No Paradoxum, not at all. Everything I have asserted about the T.E.N.S. is based upon what naturalists themselves say about it.
That doesn't mean they are correct. That isn't your fault, but then I want to give you the point of view of an atheist who believes in morality as objective.
Of course people have subjective experiences. I have never said they do not. Nor does a person have to believe in God to have subjective experiences. I have never said that either.
I didn't claim you said that. I say that you (or the naturalists you quote) seem to have forgotten the subjective.
Then you hold to some other worldview. What worldview do you espouse?
I know I said it above, but I'll say it again. There is no God, or heaven, immortal soul. There is no law giver, or platonic forms. As far as I can tell, there are only mindless natural laws. But the subjective also exists, and that matters. We are more than cold heartless robots. Morality is objective, and we can try to understand it.
Ok I get your point. You are saying that mathematics is true for at least one other reason than for its ability to aid in survival. Even if I agree with that, it does nothing to either undercut, or rebut what naturalistic scientists say regarding the outworkings, manifestations, and by-products of E.N.S. For the T.E.N.S. is concerned about survival and reproduction of species. A person can sit around and crunch numbers all day, but under the T.E.N.S., if it does not ultimately help the person survive in this harsh, dog eat dog world, if it does not help a species reproduce and survive, the T.E.N.S. eliminates it as superfluous. This is naturalistic science Paradoxum, not just my opinion. Once again, check it, research it.
Yes, the truth of math is unnecessary to survival, but it is true anyway. Math probably helps human survival to some degree, but some of our ability may also be an unnecessary by-product.
I'm not sure why anything you said goes against what I said. I roughly understand how evolution works. I know that things that aid survival tend to be kept.
Under metaphysical naturalism even our very own thoughts about metaphysical naturalism are simply the results of E.N.S. This was one of Darwin's main misgivings about his own theory, for he states to a friend:
"the horrid doubt always arises whether the conviction's of man's mind, which has been developed from the mind of the lower animals, are of any value or at all trustworthy." [Charles Darwin to W. Graham, July 3, 1881, in The Life and Letters of Charles Darwin, ed. Francis Darwin (1897; repr., Boston: Elibron, 2005), 1:285.]
So when you speak about the fact that just because something is a product of evolution does not tell us whether it is real, I would go one step further and say, can we be sure that our thoughts about the theory of evolution itself are "real" as in "corresponding to reality"?
That is the question naturalists need to ask themselves.
They appear to be as real as anything else we consider real. I don't know if the world exists outside of my mind, but I have to assume a some basic things.
If you believe in the T.E.N.S. then you should accept him as an authority because he in a nutshell has defined what one must believe and hold to be true if one espouses metaphysical naturalism and the T.E.N.S. This is non-negotiable. What he says is no different than what any other naturalistic scientist would say regarding homosapiens if they remain true to naturalism and the T.E.N.S. as it is, and that is why I supplied his quote.

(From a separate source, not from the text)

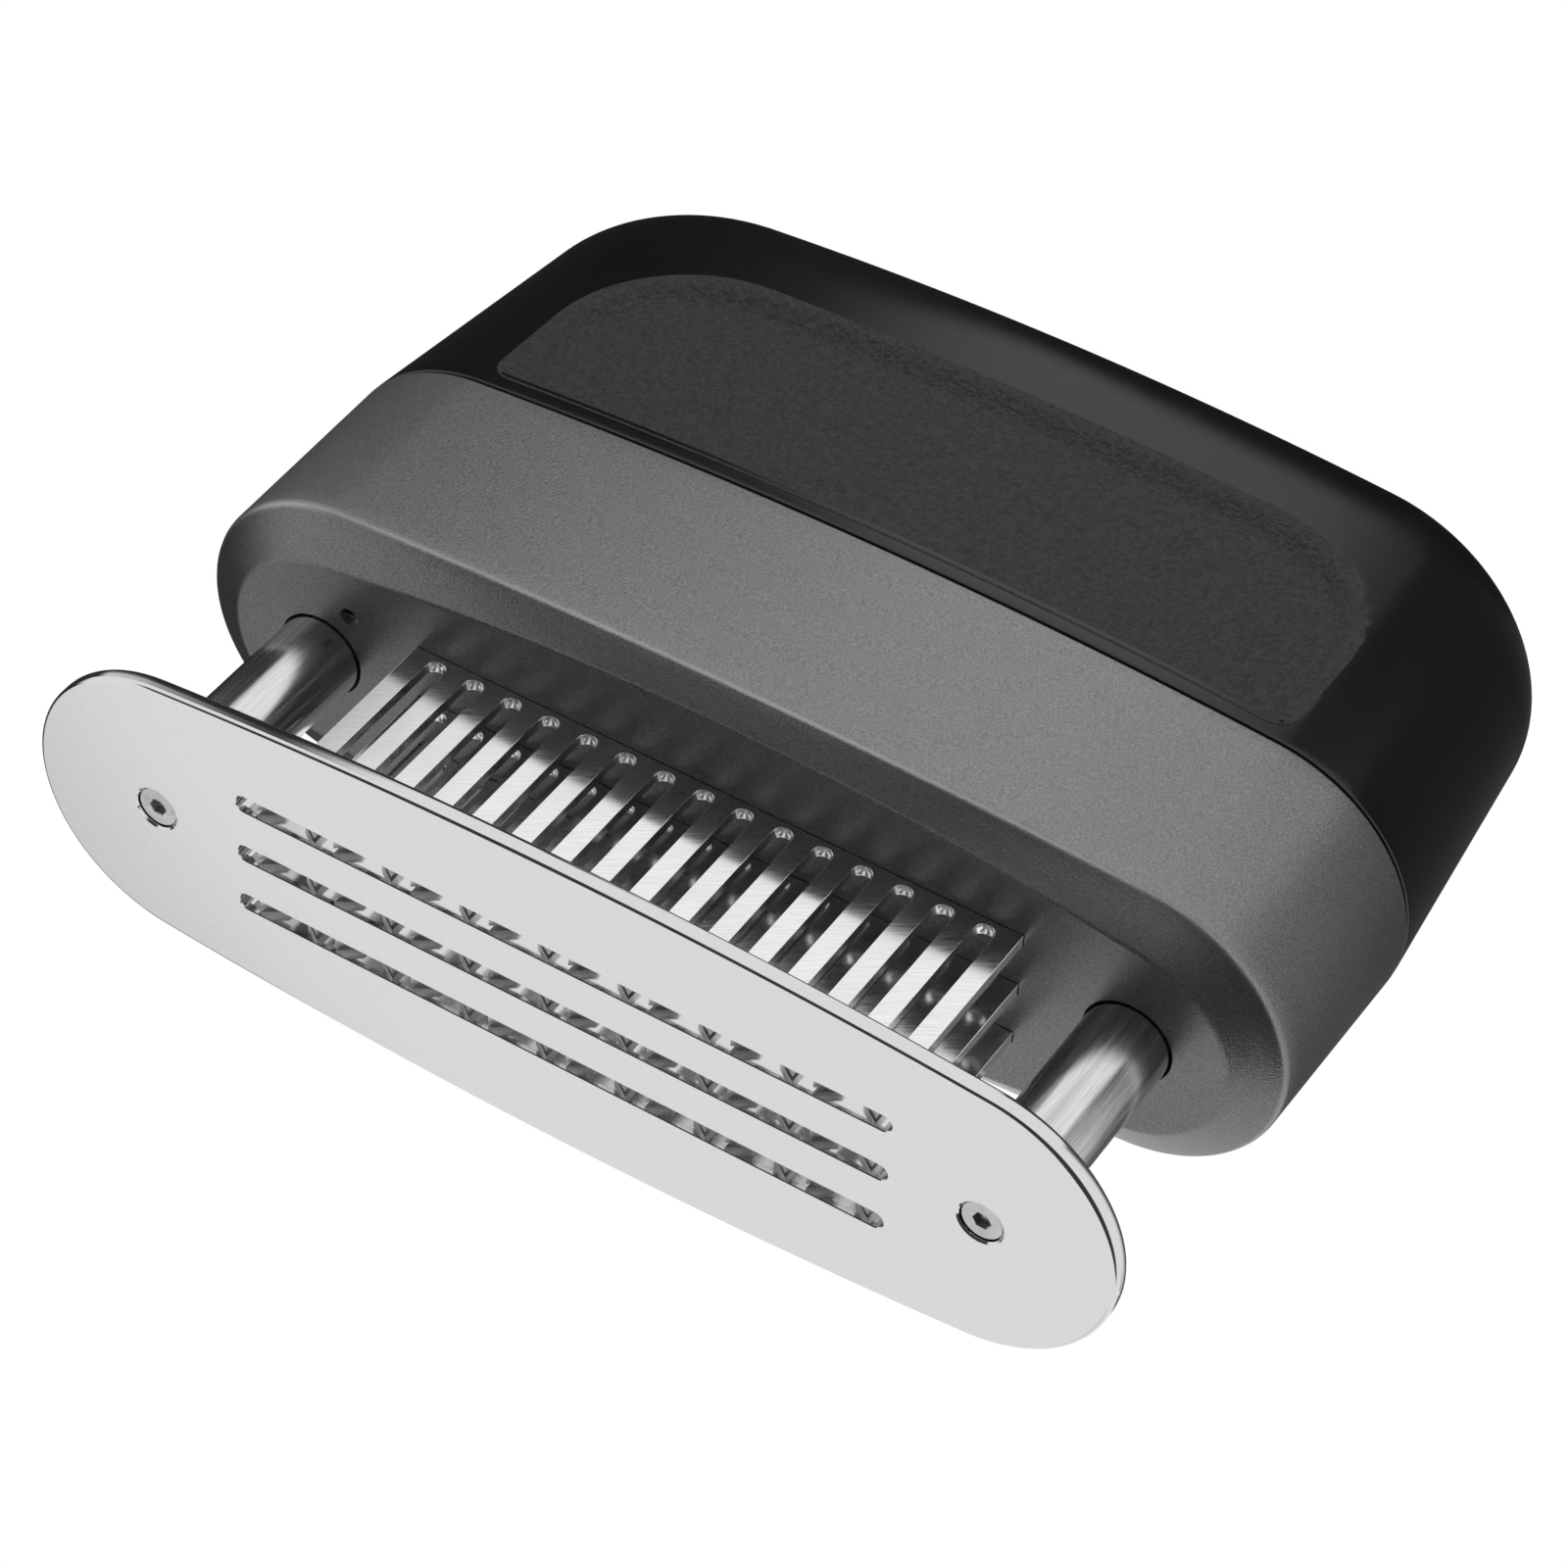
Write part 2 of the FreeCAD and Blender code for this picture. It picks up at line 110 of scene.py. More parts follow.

The theory of evolution is scientific, and separate from philosophical metaphysics. If you are saying that is definition is the only definition for naturalism, then by definition I am not a naturalist. I don't care if I'm not a naturalist. All we are doing is arguing over labels, and I don't care what you want to label me. I care about the content of the labels, and I disagree with the content of the quotes you gave.
The second issue I have with your above statement is that Nietzsche never once said that "God isn't real". He never said that Paradoxum. Not one time in any of his written work did he ever say that. Nor was Nietzsche a theologian but a German philosopher, poet, composer, cultural critic, and classical philologist. He wrote critical texts on religion, morality, contemporary culture, philosophy, and science, displaying a fondness for metaphor, irony, and aphorism.*Wiki*- Therefore your analogy of Nietzsche and Ruse fails to persuade because Ruse is an expert in the field in which he is making his assertions, Nietzsche however, was more concerned with writing about God in an aphoristic, ironical, and metaphorical way. To compare the two is to compare apples to oranges.
True, I did wonder as I writing it if I was just making stuff up. The point is just that what Ruse is saying is philosophy, not science, so I don't have to accept it like a scientific theory.
What he did say was:
God is dead. God remains dead. And we have killed him. Yet his shadow still looms. How shall we comfort ourselves, the murderers of all murderers? What was holiest and mightiest of all that the world has yet owned has bled to death under our knives: who will wipe this blood off us? What water is there for us to clean ourselves? What festivals of atonement, what sacred games shall we have to invent? Is not the greatness of this deed too great for us? Must we ourselves not become gods simply to appear worthy of it?
Nietzsche, The Joy of Science, Section 125, tr
Well, one of the things he said.
This again is fraught through with inconsistencies and baseless assertions. What are the justifiable reasons that humanists have for making moral judgments? How can you explain what is good and bad? What is good? What is bad? How do you distinguish between the two? Why do you distinguish between the two? When? Who determines what is good and bad? What is this foundation you speak of? What standard are you appealing to when you say (A) is wrong or (B) should not have done (C)?
I could go on and on....
I think I sort of explained that above.
I did not say everything "created" by evolution is an illusion. So your usage of mathematics to prove your point is basically aimed at a strawman.
You seemed to be saying that morality isn't real because it evolved.
My my my! This is indeed miraculous! Pardon the pun, but I agree. But you have still failed thus far to present a coherent ontological explanation for morality.
I know. At least, morality seems to be beyond science at the moment, and perhaps always.
Well, maybe we could all stand to learn more?
Naturalistic scientists who propagate the T.E.N.S. in their attempt to use it as a worldview, in the end, must attribute to it, properties that as a theory, it simply does not possess or warrant. This is promissory naturalism, or the idea that one day science will explain everything, this amounts to no more than scientism, which is an excercise of faith in science, an exercise that the same scientists ridicule the religious for engaging in. The hypocrisy is mind-boggling.
I suspect that science will explain all things that happen, though it may not explain subjective experience in its current form.